Inspired by the work of Welsh Photographer Philip Jones Griffiths and moved by the plight of the young children he encountered, Justin used his photography to learn more about their experiences and shine a light on their lives. The images that Justin captured led to several accolades, including recognition from the Marty Forscher Award for humanitarian photography and acceptance into the prestigious Eddie Adams Workshop. That personal project turned out to be the springboard that effectively propelled Justin from a skilled amateur to a professional photographer.
Building on those early successes, Justin established himself in Vietnam and set up his own commercial photography and video production business within destination wedding photography. He is also one of the host judges on the History Channel’s Photo Face-Off in Asia, which he’s been appearing on for four years now. Of course, every photographer is going to experience a unique journey and transition when turning professional, but the point is, Justin found that taking a risk and pursuing a project for himself was the catalyst for his career.
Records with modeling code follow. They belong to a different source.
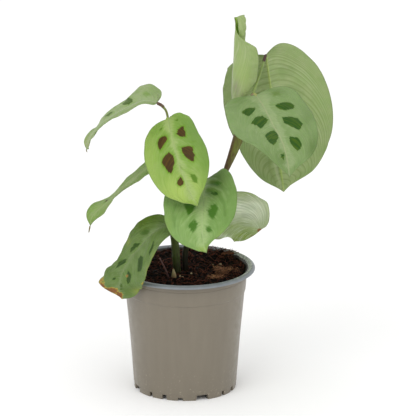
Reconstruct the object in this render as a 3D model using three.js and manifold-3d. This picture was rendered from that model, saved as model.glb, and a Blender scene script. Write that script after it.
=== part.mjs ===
// A potted prayer plant: a ribbed nursery pot with soil, three stems, stalked leaves and one
// young leaf still rolled up. Millimetres, +Z up, the pot's axis on Z and its feet on z = 0.
// The plant's show side faces -Y.
import * as THREE from "three";
import { mergeVertices } from "three/addons/utils/BufferGeometryUtils.js";
import Module from "manifold-3d";

const wasm = await Module();
wasm.setup();

// Driving sizes, mm.
const GAP = 0.3; // clearance between a piece and what carries it
const RIM_RADIUS = 60;
const RIM_EDGE_Z = 106.5; // lower outer edge of the rim sits just under this
const CROWN_RADIUS = 56.5;
const CROWN_Z = 108.2;
const WALL = 0.9;
const BASE_RADIUS = 43.5;
const FLOOR_Z = 3.6; // underside of the pot's floor
const FOOT_RING = 2.4; // how thick the foot ring is
const BOSS_RADIUS = 10; // foot in the middle of the floor
const POT_SIDES = 64;
const SOIL_Z = 104.2;
const STEM_DEPTH_Z = 92; // how far the stems go down into the soil
const LEAF_THICK = 0.8;
const TIP_HALF = 0.6; // the blade ends where a half gets narrower than this
const SHOW_SIDE = new THREE.Vector3(0, -0.953, 0.304); // roll 0 turns a leaf's upper face here

// Materials: colour, roughness. Nothing here is metal.
const potPlastic = { color: 0x857c6c, roughness: 0.5 };
const soilPeat = { color: 0x2b1d14, roughness: 0.95 };
const coirFibre = { color: 0x9a6238, roughness: 0.9 };
const barkWood = { color: 0x5a3b26, roughness: 0.9 };
const darkStem = { color: 0x36421d, roughness: 0.55 };
const sheathSkin = { color: 0x6a5a3e, roughness: 0.6 };
const stalkSkin = { color: 0x5f7337, roughness: 0.55 };
const dryStalk = { color: 0x6b4a44, roughness: 0.8 };
const budSkin = { color: 0xcdbd93, roughness: 0.6 };
const paleLeaf = { color: 0x86ad5b, roughness: 0.45 };
const greyLeaf = { color: 0x7f9e68, roughness: 0.45 };
const darkLeaf = { color: 0x567536, roughness: 0.45 };

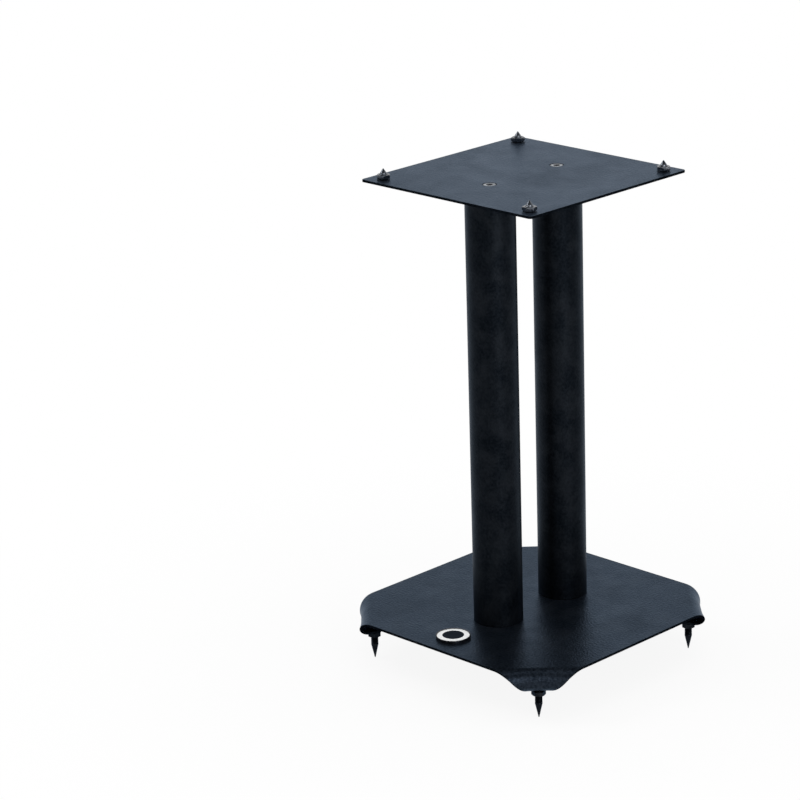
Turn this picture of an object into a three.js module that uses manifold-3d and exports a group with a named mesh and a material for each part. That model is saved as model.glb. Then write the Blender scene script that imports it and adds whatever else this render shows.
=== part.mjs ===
// Twin-column speaker stand in powder-coated steel.
// A square top plate and a square base plate are bolted to two round columns. The four corners of the
// base plate are rolled down and under, and each rolled corner holds a floor spike with its lock nut.
// Four short spikes with thin lock nuts stand on the top plate and carry the speaker.
//
// Millimetres, +Z up. The origin is on the floor under the stand's centre. -Y is the front, where the
// badge is, and +X is the right-hand side of someone who looks at the front.

import * as THREE from 'three';
import { mergeVertices } from 'three/addons/utils/BufferGeometryUtils.js';
import Module from 'manifold-3d';

const wasm = await Module();
wasm.setup();

// ---- driving dimensions -------------------------------------------------------------------------

// whole stand
const STAND_HEIGHT = 400; // floor to the upper face of the top plate
const BASE_HEIGHT = 42.2; // floor to the upper face of the base plate

// columns and their end plugs
const COLUMN_DIAMETER = 39.5;
const COLUMN_WALL = 1.5;
const COLUMN_SPACING = 76.4; // between the two column axes, front to back
const PLUG_LENGTH = 14;

// top plate
const TOP_SIDE = 178;
const TOP_THICKNESS = 2;
const TOP_CORNER_RADIUS = 3;
const TOP_SPIKE_INSET = 12.5; // side edge to spike axis

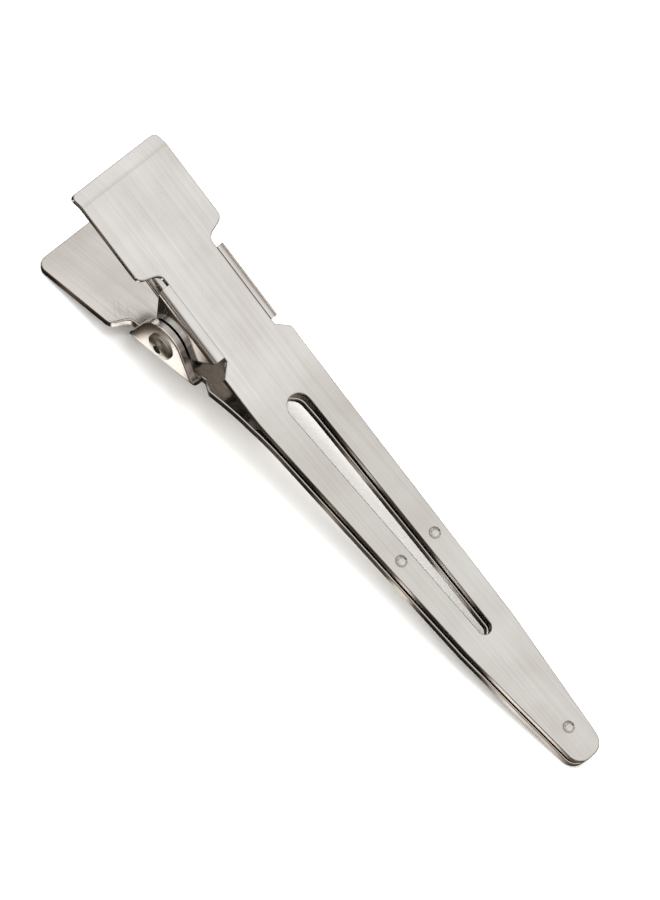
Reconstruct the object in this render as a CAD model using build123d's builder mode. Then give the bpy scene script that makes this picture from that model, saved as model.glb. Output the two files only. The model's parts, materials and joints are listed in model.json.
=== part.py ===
from build123d import *
import os
from math import asin, atan2, cos, degrees, radians, sin
from typing import NamedTuple

# A duckbill hair clip: two jaws stamped from sheet, turning on a rivet and held shut by a coil
# spring. Lengths are in millimetres and angles in degrees. The clip lies on z = 0 as it does on a
# table, on the end of its lower tab and the tip of its lower prong. The tabs point to -X and the
# prongs to +X. The origin is on the table under the middle of the clip.

# Sheet
sheet = 0.55
edge_round = 0.12

# Lengths of a jaw, measured along the metal from the pin
tab_length = 7.2
shoulder_length = 2.0
ear_back = 3.3
ear_front = 3.2
bend_from_pin = 8.9
prong_length = 33.6

# Widths of a jaw
tab_width = 8.5
root_width = 6.9
waist_width = 4.9
tip_width = 2.7
tip_radius = 1.2
relief_length = 0.35
relief_depth = 0.15
relief_slope = 0.9

# Long hole in each prong, from the bend towards the tip
slot_length = 22.1
slot_start_width = 2.0
slot_end_width = 1.1

# Punched dimples: pits outside, bumps inside
dimple_pair_from_bend = 14.1
tip_dimple_inset = 2.7
pit_width = 0.95
pit_depth = 0.26
bump_width = 1.0
bump_height = 0.15

# How the jaws are bent and lie together when the clip is shut
lower_bend = 23.5
lower_bend_radius = 15.0
upper_rise = 6.5
upper_bend_radius = 30.0
gap_at_bend = 0.52
gap_at_tip = 0.38
lip_length = 1.1
lip_angle = 24.0
lip_radius = 0.6
upper_tab_corner = 0.45
lower_tab_corner = 0.9

# Pin
pin_radius = 0.7
head_overhang = 0.4
head_rim = 0.12
head_height = 0.4
hollow_radius = 0.36
hollow_depth = 0.55
riveted_clearance = 0.02
running_clearance = 0.05
head_clearance = 0.02

# Ears
coil_side_gap = 0.41
ear_clearance = 0.1
inner_fold_inside = 0.15
outer_fold_inside = 0.35
dome_radius = 2.1

# Spring
wire = 0.7
coil_turns = 5
turn_gap = 0.04
coil_clearance = 0.1
lower_leg = 7.6
upper_leg = 8.4
leg_clearance = 0.06

# Sizes that follow from the ones above
tab_end = -(tab_length + shoulder_length + ear_back)
shoulder_start = -(shoulder_length + ear_back)
coil_radius = pin_radius + coil_clearance + wire / 2
coil_pitch = wire + turn_gap
lower_reach = coil_radius + wire / 2 + coil_clearance
inner_ear_radius = lower_reach - outer_fold_inside
head_radius = pin_radius + head_overhang
tip_dimple = prong_length - tip_dimple_inset
through = prong_length + bend_from_pin - tab_end


def heading(angle):
    """Unit vector in the clip's upright middle plane, at this angle above +X."""
    return Vector(cos(radians(angle)), 0, sin(radians(angle)))


# The lower jaw is an arch that stands on its two ends. Its tab rises towards the bend by
# lower_tilt, and its prong falls from there to the tip by prong_fall.
arch_rise = prong_length * sin(radians(lower_bend)) - sheet * (1 - cos(radians(lower_bend)))
arch_run = (bend_from_pin - tab_end + prong_length * cos(radians(lower_bend))
            - sheet * sin(radians(lower_bend)))
lower_tilt = degrees(atan2(arch_rise, arch_run))
prong_fall = lower_bend - lower_tilt
lower_along = heading(lower_tilt)
lower_out = heading(lower_tilt - 90)
lower_corner = lower_along * bend_from_pin + lower_out * lower_reach

# The upper jaw's bend lies over the lower one's, and its prong closes on the lower prong.
closing = degrees(atan2(gap_at_bend - gap_at_tip, tip_dimple))
upper_tilt = -prong_fall - upper_rise
upper_bend = upper_rise - closing
upper_along = heading(upper_tilt)
upper_out = heading(upper_tilt + 90)
upper_corner = lower_corner + heading(90 - prong_fall) * gap_at_bend
upper_reach = upper_corner.dot(upper_out)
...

Now, between his commercial, TV work and wedding shoots, Justin is also dedicating some of his time to his “As Above, So Below” project, an ongoing love letter to Vietnam. But having lived away from his home country for over ten years, the American photographer has decided to begin another personal project – exploring the landscape and characters of Block Island, where he and his father grew up.
Speaking about his decision to look backwards for his next step, Justin said, “At the beginning of your career, you’re trying to decide what’s going to bring in work, what’s going to get you paid. I’m 40 this year, so at this stage, I’m trying to look at what I can gain personally. The story of Block Island is about my history."
“I don’t just want to be known for my commercial work. I’m thinking about legacy now; I want to be known for a project or projects that are truly me.”
Astonishingly, Justin has never worked in the United States; with this upcoming project, he plans to test himself, working in locations and environments he hasn’t taken professional pictures in before. He plans to explore the open spaces and quiet heroes of the small community in his father’s hometown.